The Financial Wilderness

We live in a world of endless choices, were you can buy anything for virtually any price, and in a society were the majority can afford at least some luxuries. The responsibilities are great, however, particularly when the majority of us end up in debt, because we chose to enjoy too many of the luxuries offered. Some of us can attribute having learned how to do so to their immediate environment, for others this is something they came up with over time. For me it was a bit of both as I am a fairly intelligent individual who shouldn’t care about such meaningless things as high-end clothing, for example, yet I hadn’t enough confidence in myself, or my intelligence, or where I’d acquired that intelligence from, or who enabled me to even do that, to know any better.

Growing up I received conflicting messages about how to manage my money, from both family and friends. One guy has a closet full of the best silk shirts on the market and 3 high-end automobiles behind it, usually a Cadillac. Another woman has tens of pairs of shoes and not enough closet space to contain everything that she had to have every time there was a sale. Both pay a lot in debt, typically high-interest debt at that because of their prior offenses. Cars that only get 70,000 miles on a transmission, at 8 miles per gallon and overpriced heels that you can do without were some of the typical money traps of the 80s. Yet I wasn’t so much influenced at home as I was amongst my peers, of which I could get even closer to the trappings of materialism and understand even more about this phenomenon.

No one ever passed up a shirt for $100, a coat for $500 or $200 shoes. You could rationalize that you found it on sale for a fraction of the price or that you bought it from someone else for a deal, that someone else probably stole it off of some truck and hello, you are in college and you’re not really supposed to have anything. Your time is supposed to be spent obsessed with how you’re going to pass your exams, not how you’re going to show everybody something that you’re not totally convinced of yourself at the next party. Your initiative should be to have a job to go to years before you’ve graduated, not to be “clean” for the next unappreciative female who will pass you up for someone even cooler than you. I should have known something, when Kmart, who had perfectly good clothing, was only a few miles away while the department stores at the mall were an hour’s drive.

Sometimes I even defer to those sermons I heard on countless Sunday mornings, while I suffered underneath the summer heat, with minimal relief from ceiling fans. Who preferred to walk around in the wilderness for over 40 years, ignorant to the idea that what was best for them, what they needed in life, was not in the circles they were traveling in but in another land? Not so much another land literally, but figuratively as you had to think differently not only to appreciate it, but to get there in the first place. Yet our wilderness, thousands of years later, or millions depending on how you look at it, is to get a job making $100,000 so we can get out of the middle class, ignorant to the fact that we spend 3 times as much each year when we could live on a lot less. Who cares about things that only you had to suffer for and seek out, just to impress someone who is more preoccupied with more pressing matters? How many of us stockpile our closets and refrigerators with material goods and food with features that we never use and can’t figure out how to use, stuff that never wears out and not to mention that we’re never really that hungry, so we simply throw the excess food away. We wonder why we’re obese when our homes and lives have been so from a materialistic standpoint all along.
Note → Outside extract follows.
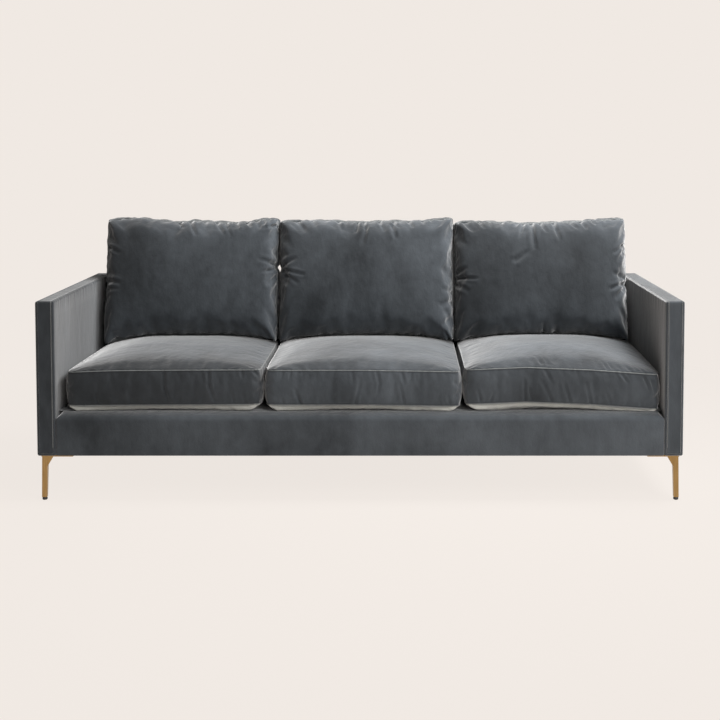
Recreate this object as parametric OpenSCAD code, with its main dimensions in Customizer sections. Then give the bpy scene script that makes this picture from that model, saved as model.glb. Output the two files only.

Rather than invest in ourselves, in others, we put our money into things that are dead to us, what depreciates over time. It would not matter so much that our bank accounts only appreciate 2% annually if we’d stop spending 20% annually in paying our credit card debts and up to 350% annually through payday loans. When you’ve fallen from the mountaintop as I have, you’re beneath those you thought were too scared to spend, that didn’t have any style or lacked taste, you’re being resuscitated financially, rather than existing and you can’t breathe money on your own anymore. An addict steals a television set and sells it to some opportunist for $20, who makes a profit otherwise and we laugh at the fact that he didn’t even have enough sense to enjoy what he’s reaped, as it will most likely outlast him and his short life because he’ll spend that money on drugs just to stay high for 20 minutes. Yet the television continues to illuminate once he’s died of an overdose. Yet we do the same thing when we steal from Peter to pay Paul, then lie to them both when we’re without the money or the means to acquire more. It is better to prepare for the future that we think we will never see today, than to find ourselves without later.